──────── DATASET SECTION ────────

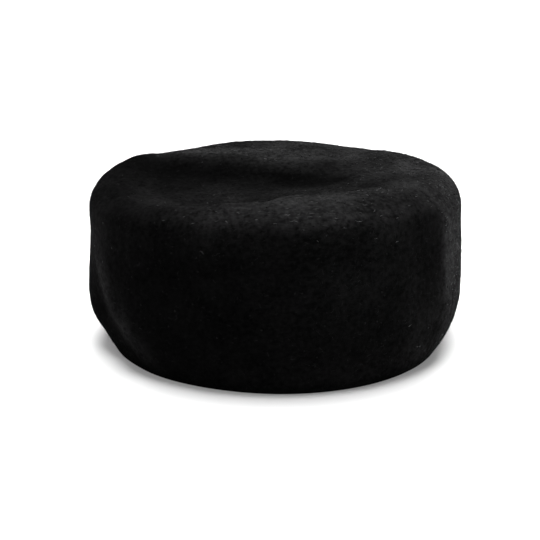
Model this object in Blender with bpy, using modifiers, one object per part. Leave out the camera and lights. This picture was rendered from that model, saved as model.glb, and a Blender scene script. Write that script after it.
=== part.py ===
"""A black felt chechia: a low, soft cap of one hollow piece, standing on its rim.

Metres, +Z up. The rim rests on the plane z = 0 round the origin, and the side seen
in the photograph faces -Y. Run it with blender --background --python part.py, or
from Blender's text editor.
"""

import math
from collections import namedtuple

import bpy

MM = 0.001

# The cap before it is dented
HEIGHT = 94 * MM
SHOULDER_RADIUS = 18 * MM
TURNED_RADIUS = 100 * MM
WALL = 2.5 * MM
HEM = 4 * MM  # felt below the rim, trimmed off flat

# How finely it is turned
SIDES = 72
WALL_RINGS = 16
SHOULDER_RINGS = 8
CROWN_RINGS = 16

# The wall's oval at each height: half_width runs left to right, half_depth front to rear
Section = namedtuple("Section", "height half_width half_depth")
SECTIONS = (
    Section(0 * MM, 90.2 * MM, 94.6 * MM),
    Section(9 * MM, 96.2 * MM, 96.6 * MM),
    Section(26 * MM, 101.8 * MM, 99.5 * MM),
    Section(48 * MM, 102.2 * MM, 100.0 * MM),
    Section(76 * MM, 101.0 * MM, 100.0 * MM),
)

# Dents and ridges of the crown, each along a line seen from above. The rise fades
# over `right` and `left` of the way from start to end, and is negative in a dent.
Crease = namedtuple("Crease", "start end right left rise")
CREASES = (
    Crease((-60 * MM, -50 * MM), (-30 * MM, -57 * MM), 17 * MM, 50 * MM, -9.0 * MM),
    Crease((-60 * MM, 10 * MM), (16 * MM, -10 * MM), 32 * MM, 17 * MM, -5.5 * MM),
    Crease((-22 * MM, -82 * MM), (4 * MM, -70 * MM), 13 * MM, 12 * MM, 2.4 * MM),
    Crease((12 * MM, -64 * MM), (42 * MM, -60 * MM), 16 * MM, 9 * MM, 1.7 * MM),
    Crease((54 * MM, -46 * MM), (68 * MM, -20 * MM), 12 * MM, 10 * MM, 0.8 * MM),
    Crease((-52 * MM, 39 * MM), (12 * MM, 17 * MM), 12 * MM, 20 * MM, 3.2 * MM),
    Crease((-66 * MM, 54 * MM), (-56 * MM, 86 * MM), 20 * MM, 16 * MM, -2.8 * MM),
    Crease((52 * MM, 64 * MM), (34 * MM, 92 * MM), 15 * MM, 16 * MM, -1.8 * MM),
    Crease((-86 * MM, 10 * MM), (-78 * MM, 40 * MM), 12 * MM, 13 * MM, 1.6 * MM),
)
CREASE_FADE_FROM = HEIGHT - 2.4 * SHOULDER_RADIUS  # the wall below this takes no crease
CREASE_FADE_TO = HEIGHT - 0.25 * SHOULDER_RADIUS

# Hollows and bulges of the wall. The azimuth is in degrees from +X towards +Y, at the
# given height, and leans by so many degrees for each metre above it. Push is outwards.
Fold = namedtuple("Fold", "azimuth height lean half_angle half_rise push")
FOLDS = (
    Fold(203.0, 32 * MM, -470.0, 7.5, 24 * MM, -3.0 * MM),
    Fold(252.0, 0 * MM, 0.0, 26.0, 22 * MM, -1.8 * MM),
    Fold(192.0, 20 * MM, 0.0, 12.0, 14 * MM, 1.2 * MM),
    Fold(203.0, 10 * MM, 0.0, 12.0, 7 * MM, -2.0 * MM),
    Fold(-34.0, 14 * MM, 0.0, 34.0, 26 * MM, 1.0 * MM),
    Fold(-27.0, 46 * MM, 60.0, 6.0, 26 * MM, 1.2 * MM),
)

FELT_COLOUR = (0.006, 0.006, 0.0065, 1.0)
FELT_ROUGHNESS = 0.95
FELT_SHEEN = 0.35


def clear_scene():
    for obj in list(bpy.data.objects):
        bpy.data.objects.remove(obj, do_unlink=True)


def new_collection(name):
    collection = bpy.data.collections.new(name)
    bpy.context.scene.collection.children.link(collection)
    return collection


def felt_material():
    material = bpy.data.materials.new("black_felt")
    material.use_nodes = True
    shader = material.node_tree.nodes["Principled BSDF"]
    shader.inputs["Base Color"].default_value = FELT_COLOUR
    shader.inputs["Roughness"].default_value = FELT_ROUGHNESS
    shader.inputs["Metallic"].default_value = 0.0
    shader.inputs["Sheen Weight"].default_value = FELT_SHEEN
    material.diffuse_color = FELT_COLOUR
    return material


def bell(distance):
    return math.exp(-distance * distance)


def fade(start, end, value):
    """0 up to start, 1 from end on, and an even S between them."""
    share = min(max((value - start) / (end - start), 0.0), 1.0)
    return share * share * (3 - 2 * share)


def section_sizes(height):
    """The wall's half width and half depth, on a smooth curve through SECTIONS."""
    last = len(SECTIONS) - 1
    height = min(max(height, SECTIONS[0].height), SECTIONS[last].height)
    row = max(i for i in range(last) if SECTIONS[i].height <= height)
    below, above = SECTIONS[row], SECTIONS[row + 1]
    before = SECTIONS[max(row - 1, 0)]
    after = SECTIONS[min(row + 2, last)]
    run = above.height - below.height
    share = (height - below.height) / run
    sizes = []
    for field in ("half_width", "half_depth"):
        low, high = getattr(below, field), getattr(above, field)
        slope_low = (high - getattr(before, field)) / (above.height - before.height)
        slope_high = (getattr(after, field) - low) / (after.height - below.height)
        sizes.append(
            low * (1 + 2 * share) * (1 - share) ** 2
            + slope_low * run * share * (1 - share) ** 2
            + high * share**2 * (3 - 2 * share)
            + slope_high * run * share**2 * (share - 1)
        )
    return sizes


def oval(x, y, z):
    """A point of the turned form, drawn out to the oval of its height."""
    inset = min(TURNED_RADIUS - math.hypot(x, y), SHOULDER_RADIUS)
    turned = TURNED_RADIUS - inset
    half_width, half_depth = section_sizes(z)
    return x * (half_width - inset) / turned, y * (half_depth - inset) / turned


def crown_rise(x, y):
    total = 0.0
    for crease in CREASES:
        (x0, y0), (x1, y1) = crease.start, crease.end
        length = math.hypot(x1 - x0, y1 - y0)
        along_x, along_y = (x1 - x0) / length, (y1 - y0) / length
        along = (x - x0) * along_x + (y - y0) * along_y
        left_of_line = (y - y0) * along_x - (x - x0) * along_y
        past_end = along - min(max(along, 0.0), length)
        width = crease.left if left_of_line > 0 else crease.right
        end_width = (crease.left + crease.right) / 2
        total += crease.rise * bell(left_of_line / width) * bell(past_end / end_width)
    return total


def wall_push(x, y, z):
    azimuth = math.degrees(math.atan2(y, x))
    total = 0.0
    for fold in FOLDS:
        centre = fold.azimuth + fold.lean * (z - fold.height)
        away = (azimuth - centre + 180) % 360 - 180
        total += (
            fold.push
            * bell(away / fold.half_angle)
            * bell((z - fold.height) / fold.half_rise)
        )
    return total


def shaped(x, y, z):
    """Where a point of the turned form lies on the worn, dented cap."""
    x, y = oval(x, y, z)
    radius = math.hypot(x, y)
    if radius > 0 and z < HEIGHT:
        push = wall_push(x, y, z)
        x, y = x * (1 + push / radius), y * (1 + push / radius)
    return x, y, z + fade(CREASE_FADE_FROM, CREASE_FADE_TO, z) * crown_rise(x, y)


def half_profile():
    """The turned form's outline from the hem up, over the shoulder and in to the axis."""
    points = []
    wall_top = HEIGHT - SHOULDER_RADIUS
    for i in range(WALL_RINGS):
        points.append((TURNED_RADIUS, -HEM + (wall_top + HEM) * i / WALL_RINGS))
    for i in range(SHOULDER_RINGS):
        angle = math.pi / 2 * i / SHOULDER_RINGS
        points.append(
            (
                TURNED_RADIUS - SHOULDER_RADIUS * (1 - math.cos(angle)),
                wall_top + SHOULDER_RADIUS * math.sin(angle),
            )
        )
    crown = TURNED_RADIUS - SHOULDER_RADIUS
    for i in range(CROWN_RINGS + 1):
        points.append((crown * (1 - i / CROWN_RINGS), HEIGHT))
    return points


def turned_mesh():
    """The undented cap as a thin turned surface."""
    points = half_profile()
    mesh = bpy.data.meshes.new("turned_cap")
    edges = [(i, i + 1) for i in range(len(points) - 1)]
    mesh.from_pydata([(r, 0, z) for r, z in points], edges, [])
    profile = bpy.data.objects.new("turned_cap", mesh)
    bpy.context.scene.collection.objects.link(profile)
    screw = profile.modifiers.new("turn", "SCREW")
    screw.axis = "Z"
    screw.steps = screw.render_steps = SIDES
    screw.use_merge_vertices = True
    screw.merge_threshold = 0.0001
    screw.use_normal_flip = True
    graph = bpy.context.evaluated_depsgraph_get()
    turned = bpy.data.meshes.new_from_object(profile.evaluated_get(graph))
    bpy.data.objects.remove(profile, do_unlink=True)
    return turned


def floor_cutter(collection):
    """A box whose top is the floor: it trims the hem flat, so the rim lies on z = 0."""
    side, depth = 3 * TURNED_RADIUS, 4 * HEM
    bpy.ops.mesh.primitive_cube_add(size=1, location=(0, 0, -depth / 2))
    cutter = bpy.context.object
    cutter.name = "floor_cutter"
    cutter.scale = (side, side, depth)
    for other in cutter.users_collection:
        other.objects.unlink(cutter)
    collection.objects.link(cutter)
    cutter.hide_render = True
    cutter.display_type = "WIRE"
    return cutter


def felt_cap(collection, cutter):
    mesh = turned_mesh()
    mesh.name = "felt_cap"
    for vertex in mesh.vertices:
        vertex.co = shaped(*vertex.co)
    mesh.shade_smooth()
    mesh.materials.clear()
    mesh.materials.append(felt_material())
    cap = bpy.data.objects.new("felt_cap", mesh)
    collection.objects.link(cap)
    felt = cap.modifiers.new("felt_thickness", "SOLIDIFY")
    felt.thickness = WALL
    felt.offset = -1
    felt.use_even_offset = True
    trim = cap.modifiers.new("flat_rim", "BOOLEAN")
    trim.operation = "DIFFERENCE"
    trim.solver = "EXACT"
    trim.object = cutter
    return cap


def main():
    clear_scene()
    cap_parts = new_collection("chechia")
    cutters = new_collection("cutters")
    felt_cap(cap_parts, floor_cutter(cutters))


main()
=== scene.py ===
"""The looks of the black felt chechia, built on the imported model.

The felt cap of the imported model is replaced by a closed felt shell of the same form,
with the felt's uneven surface, its nap of short fibres and its small pills. The tables
and functions of the form are those of the part's own source.

A place on the cap is given by its azimuth, from +X towards +Y, and its distance up the
profile, which runs from the rim over the shoulder to the middle of the crown.
"""

import math
from collections import namedtuple

import bpy
import numpy as np
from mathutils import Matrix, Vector


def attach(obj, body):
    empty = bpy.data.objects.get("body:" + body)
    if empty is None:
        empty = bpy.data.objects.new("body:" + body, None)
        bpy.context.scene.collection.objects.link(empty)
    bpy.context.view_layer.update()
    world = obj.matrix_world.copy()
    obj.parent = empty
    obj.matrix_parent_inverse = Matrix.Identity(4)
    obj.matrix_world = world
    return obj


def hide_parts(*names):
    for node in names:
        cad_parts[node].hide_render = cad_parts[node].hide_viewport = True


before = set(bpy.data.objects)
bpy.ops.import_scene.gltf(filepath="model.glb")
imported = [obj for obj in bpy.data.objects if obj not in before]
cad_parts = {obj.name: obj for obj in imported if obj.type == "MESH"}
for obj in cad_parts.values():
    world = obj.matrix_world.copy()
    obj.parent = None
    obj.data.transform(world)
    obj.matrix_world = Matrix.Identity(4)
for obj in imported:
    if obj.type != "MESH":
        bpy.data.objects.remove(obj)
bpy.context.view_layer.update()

MM = 0.001
TINY = 1e-9

# The cap before it is dented
HEIGHT = 94 * MM
SHOULDER_RADIUS = 18 * MM
TURNED_RADIUS = 100 * MM
WALL = 2.5 * MM

# The lengths of the profile's parts
WALL_TOP = HEIGHT - SHOULDER_RADIUS
SHOULDER = SHOULDER_RADIUS * math.pi / 2
CROWN = TURNED_RADIUS - SHOULDER_RADIUS
PROFILE = WALL_TOP + SHOULDER + CROWN

# The wall's oval at each height: half_width runs left to right, half_depth front to rear
Section = namedtuple("Section", "height half_width half_depth")
SECTIONS = (
    Section(0 * MM, 90.2 * MM, 94.6 * MM),
    Section(9 * MM, 96.2 * MM, 96.6 * MM),
    Section(26 * MM, 101.8 * MM, 99.5 * MM),
    Section(48 * MM, 102.2 * MM, 100.0 * MM),
    Section(76 * MM, 101.0 * MM, 100.0 * MM),
)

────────

_WHAT YOU SHOULD DO_: Take exactly the lines from the one containing "obj.matrix_world = world" through the one containing "PROFILE = WALL_TOP + SHOULDER + CROWN" in the data above, and output them with nothing added.

_EXPECTED ANSWER_:
    obj.matrix_world = world
    return obj


def hide_parts(*names):
    for node in names:
        cad_parts[node].hide_render = cad_parts[node].hide_viewport = True


before = set(bpy.data.objects)
bpy.ops.import_scene.gltf(filepath="model.glb")
imported = [obj for obj in bpy.data.objects if obj not in before]
cad_parts = {obj.name: obj for obj in imported if obj.type == "MESH"}
for obj in cad_parts.values():
    world = obj.matrix_world.copy()
    obj.parent = None
    obj.data.transform(world)
    obj.matrix_world = Matrix.Identity(4)
for obj in imported:
    if obj.type != "MESH":
        bpy.data.objects.remove(obj)
bpy.context.view_layer.update()

MM = 0.001
TINY = 1e-9

# The cap before it is dented
HEIGHT = 94 * MM
SHOULDER_RADIUS = 18 * MM
TURNED_RADIUS = 100 * MM
WALL = 2.5 * MM

# The lengths of the profile's parts
WALL_TOP = HEIGHT - SHOULDER_RADIUS
SHOULDER = SHOULDER_RADIUS * math.pi / 2
CROWN = TURNED_RADIUS - SHOULDER_RADIUS
PROFILE = WALL_TOP + SHOULDER + CROWN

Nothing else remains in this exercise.